Our camping compound has 4 tents – 2 big tents complete with a ground sofa, air conditions and lights. Some of the tents have a satellite television included. It even has a toilet which is essentially a small 2 by 2 feet tent with a trench dug in the ground and a sand mound with a shovel outside to cover up after the act. The smaller tents I am told are for the BBQ to be cooked in case of a sandstorm. A sandstorm often reduces the visibility to less than 2 feet and can literally pepper and blow away the BBQ!
With soft sand underfoot, BBQ going in the pit, the noise of people enjoying in the distance, camp fire roaring in the night, roasting marshmallows on sticks on the fire, the cool dark sky above our heads, mountains surrounding us and a small corner of the circuit in the periphery – I feel like I am one with nature.
Gourmet Cuisine to feast on
The food in Bahrain is not just all about BBQ and Shawarma, but a lot more.
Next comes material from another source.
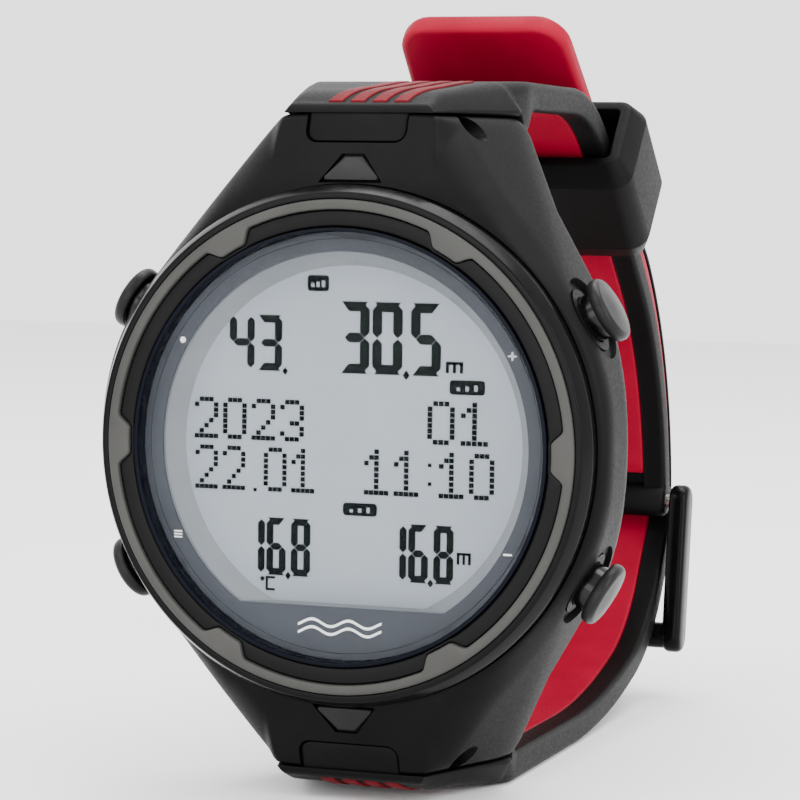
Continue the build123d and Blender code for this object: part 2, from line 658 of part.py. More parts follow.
def buckle_frame():
    """Two arms from the bar to a round crossbar."""
    ends = (Pos(*BAR) * Circle(ARM_RADIUS)).edges() + (Pos(*CROSSBAR) * Circle(ARM_RADIUS)).edges()
    arm = make_hull(ends)
    solid = side_slab(arm, ARM_INNER, ARM_OUTER) + side_slab(arm, -ARM_OUTER, -ARM_INNER)
    solid += slab(Pos(*CROSSBAR) * Circle(CROSSBAR_RADIUS), ARM_OUTER - 0.5)
    return solid - slab(Pos(*BAR) * Circle(BAR_RADIUS + 0.02), BAR_HALF)


def buckle_bar():
    return slab(Pos(*BAR) * Circle(BAR_RADIUS), BAR_HALF)


def buckle_prong():
    solid = slab(Pos(*BAR) * Circle(PRONG_EYE), 1.6)
    solid += slab(prong_outline(), PRONG_HALF_WIDTH)
    return solid - slab(Pos(*BAR) * Circle(BAR_RADIUS + 0.06), 5)


# ================================================================ write every node
def on_buttons(solid):
    return [radial(angle).location * solid for angle in BUTTON_ANGLES]


def lug_pins():
    return [pin_along_x(PIN_RADIUS, -PIN_HALF + 0.1, PIN_HALF - 0.1, PIN_Y, sign * PIN_Z) for sign in (1, -1)]


def lug_screws():
    found = []
    for sign in (1, -1):
        for side in (1, -1):
            near, far = sorted((side * PIN_HALF, side * (PIN_HALF + 1.0)))
            found.append(pin_along_x(SCREW_HEAD, near, far, PIN_Y, sign * PIN_Z))
    return found


nodes = {
    "case_shell": case_shell(),
    "bezel_ring": bezel_ring(),
    "bezel_insert": bezel_insert(),
    "outer_ring": outer_ring(),
    "crystal_rim": crystal_rim(),
    "crystal": plate(Circle(CRYSTAL_RADIUS), CRYSTAL_BACK, CRYSTAL_FRONT),
    "crystal_gasket": ring(CRYSTAL_RADIUS, MASK_RADIUS + 0.05, BEZEL_BASE + 0.02, CRYSTAL_BACK),
    "dial_mask": plate(Circle(MASK_RADIUS) - window(), BEZEL_BASE, MASK_FRONT),
    "display_wall": display_wall(),
    "display_panel": plate(Circle(DISPLAY_RADIUS) & Pos(0, 9) * Rectangle(40, 50), DISPLAY_BACK, DISPLAY_FRONT),
    "backlight_panel": plate(Circle(DISPLAY_RADIUS - 0.4) & Rectangle(40, 27), DISPLAY_BACK + 0.6, DISPLAY_BACK),
    "connector_strips": [plate(Pos(0, z) * Rectangle(10, 1.2), BOARD_FRONT, DISPLAY_BACK) for z in (-14.3, 14.3)],
    "main_board": plate(Circle(BOARD_RADIUS), BOARD_BACK, BOARD_FRONT),
    "chips": chips(),
    "button_switches": switches(),
    "buzzer": plate(Pos(-7.6, 8.6) * Circle(3.0), BOARD_BACK + 1.3, BOARD_BACK),
    "pressure_sensor": plate(Pos(0, SENSOR_Z) * Circle(SENSOR_RADIUS), PLATE_FRONT - 0.05, BOARD_BACK),
    "sensor_grille": sensor_grille(),
    "module_frame": module_frame(),
    "coin_cell": plate(Circle(CELL_RADIUS), TRAY_BACK + CELL_THICKNESS, TRAY_BACK),
    "cell_spring": cell_spring(),
    "case_back": case_back(),
    "case_back_seal": torus_about_case_axis(19.75, 0.5, -2.62),
    "case_back_screws": case_back_screws(),
    "battery_hatch": battery_hatch(),
    "hatch_seal": torus_about_case_axis(11.28, 0.34, -1.17),
    "marker_12": marker(1),
    "marker_6": marker(-1),
    "button_bushes": on_buttons(button_bush()),
    "button_seals": on_buttons(Pos(0, 0, 20.57) * Torus(1.46, 0.34)),
    "strap_short": strap_short(),
    "strap_short_lining": strap_short_lining(),
    "strap_long": strap_long(),
    "strap_long_lining": strap_long_lining(),
    "emblem_12": emblem(STRAP_TOP, ROOT_DEPTH, SHORT_LAYER),
    "emblem_6": [mirrored(bar) for bar in emblem(-STRAP_BOTTOM, FLAT_START, LAYER)],
    "lug_pins": lug_pins(),
    "lug_screws": lug_screws(),
    "keeper": keeper(),
    "buckle_frame": buckle_frame(),
    "buckle_bar": buckle_bar(),
    "buckle_prong": buckle_prong(),
}
clip = tube(2.0, 0.8, BUSH_INNER - 0.55, BUSH_INNER - 0.15)
for number, angle in enumerate(BUTTON_ANGLES, start=1):
    place = radial(angle).location
    nodes[f"button_cap_{number}"] = place * button_cap()
    nodes[f"button_stem_{number}"] = place * button_stem()
    nodes[f"button_clip_{number}"] = place * clip
    nodes[f"button_spring_{number}"] = place * button_spring()

os.makedirs("parts", exist_ok=True)
for name, solid in nodes.items():
    if isinstance(solid, list):
        solid = Compound(children=[piece for entry in solid for piece in entry.solids()])
    export_step(solid, f"parts/{name}.step")
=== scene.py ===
import bmesh
import bpy
import numpy as np
from math import acos, atan2, copysign, cos, degrees, pi, radians, sin, sqrt, tan
from mathutils import Matrix, Vector


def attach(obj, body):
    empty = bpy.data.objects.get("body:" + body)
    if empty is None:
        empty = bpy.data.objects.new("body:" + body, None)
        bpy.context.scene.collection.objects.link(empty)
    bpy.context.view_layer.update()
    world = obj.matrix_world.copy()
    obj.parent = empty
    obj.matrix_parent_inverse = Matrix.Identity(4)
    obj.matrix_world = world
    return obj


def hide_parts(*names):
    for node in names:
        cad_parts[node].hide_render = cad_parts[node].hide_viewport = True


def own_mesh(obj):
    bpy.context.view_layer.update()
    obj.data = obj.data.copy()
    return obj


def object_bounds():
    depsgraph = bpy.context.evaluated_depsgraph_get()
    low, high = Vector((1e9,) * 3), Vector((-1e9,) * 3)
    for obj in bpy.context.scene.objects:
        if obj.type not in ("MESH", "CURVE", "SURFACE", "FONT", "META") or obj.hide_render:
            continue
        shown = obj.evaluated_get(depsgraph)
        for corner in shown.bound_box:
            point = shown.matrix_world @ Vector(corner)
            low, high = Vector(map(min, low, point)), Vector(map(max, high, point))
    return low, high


# Looks of a wrist dive computer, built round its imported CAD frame.
# Shapes are worked out in millimetres and turned into metres when a mesh is made.

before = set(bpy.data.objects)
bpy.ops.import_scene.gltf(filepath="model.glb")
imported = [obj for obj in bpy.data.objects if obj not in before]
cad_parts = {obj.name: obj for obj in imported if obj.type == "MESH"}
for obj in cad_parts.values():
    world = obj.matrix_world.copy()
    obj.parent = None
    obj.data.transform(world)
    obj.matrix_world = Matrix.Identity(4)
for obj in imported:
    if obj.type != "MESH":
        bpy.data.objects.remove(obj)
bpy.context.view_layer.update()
MM = 0.001
CASE = "case"

# -------- driving sizes, as in the CAD
CASE_RADIUS = 26.0
BORE = 18.85
NECK_RADIUS = 23.15
NECK_FRONT = -13.65
RING_SEAT = -11.7
SHELL_FRONT = -13.0
SHELL_BACK = -1.4
MODULE_SEAT = -2.1
BACK_LEDGE = 21.1
LUG_SLOPE_START = 24.0                 # the front slopes back from this height above the centre
LUG_SLOPE = 0.329
LUG_CORNER_X = 11.3
LUG_CORNER_Z = 29.7
LUG_CORNER = 1.6
SHOULDER = (0.730, 0.290, 0.620)     # the flat cut of a shoulder, as its outward direction and distance
SHOULDER_REACH = 28.07
BUTTON_ANGLES = (29.0, 151.0, 209.0, 331.0)
BUTTON_Y = -7.75
STRAP_TOP = 35.0
STRAP_BOTTOM = -34.5
SHORT_LAYER = 2.8
LAYER = 3.0
LAYER_GAP = 0.3
LINING = 1.3
LINING_HALF = 9.0
TAIL_BLACK = 0.6
STRAP_HALF = 11.5
ROOT_HALF = 12.6
TAIL_HALF = 10.8
TAIL_TIP_HALF = 9.2
TAIL_RUN = 38.0
TAIL_CORNER = 3.4
SHORT_ROOT = 9.0
LONG_ROOT = 6.0
LONG_LOWER = [(None, 21.0), (85.0, 17.0), (22.0, 37.0), (None, 7.0), (10.0, 40.0)]     # radius and amount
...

The Arabic Coffee or “Gahwa” as it’s more commonly known – basically coffee beans that are roasted very lightly along with certain spices like cardamom, cloves and/or saffron – is generally served to guests along with dates. The dates add the sweetness to the coffee. The coffee looks mostly golden yellow in color but can vary depending on what spices are added. It is served without sugar ormilk in small glasses.
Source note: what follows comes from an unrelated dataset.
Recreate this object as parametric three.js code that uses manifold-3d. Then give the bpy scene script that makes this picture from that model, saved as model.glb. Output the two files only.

Since Bahrain is an island, it has an abundant supply of fish. The most popular among the fish dishes is the grilled Hamour (Grouper Fish) served along with Khubz (Arabic flat bread) or rice which is a delicacy among many.
“Kabsa” is king of Bahraini Cuisine. It is roasted or BBQ chicken on top of slightly flavored rice. Mostly any type of meat goes on top of the rice like Camel, Goat, Lamb, Beef, Shrimp, Chicken and sometimes fish. The fish and meats are usually served as a whole and not cut into pieces. The aroma is stomach wrenching.
The visit is nearing its end. Our good friend Ahmed drops us off at the airport and waves good bye. We will miss him as I will miss Bahrain that taught me that size does not matter! For Bahrain is a place that at once quickens the senses, relaxes the nerves and creates memories that stay forever.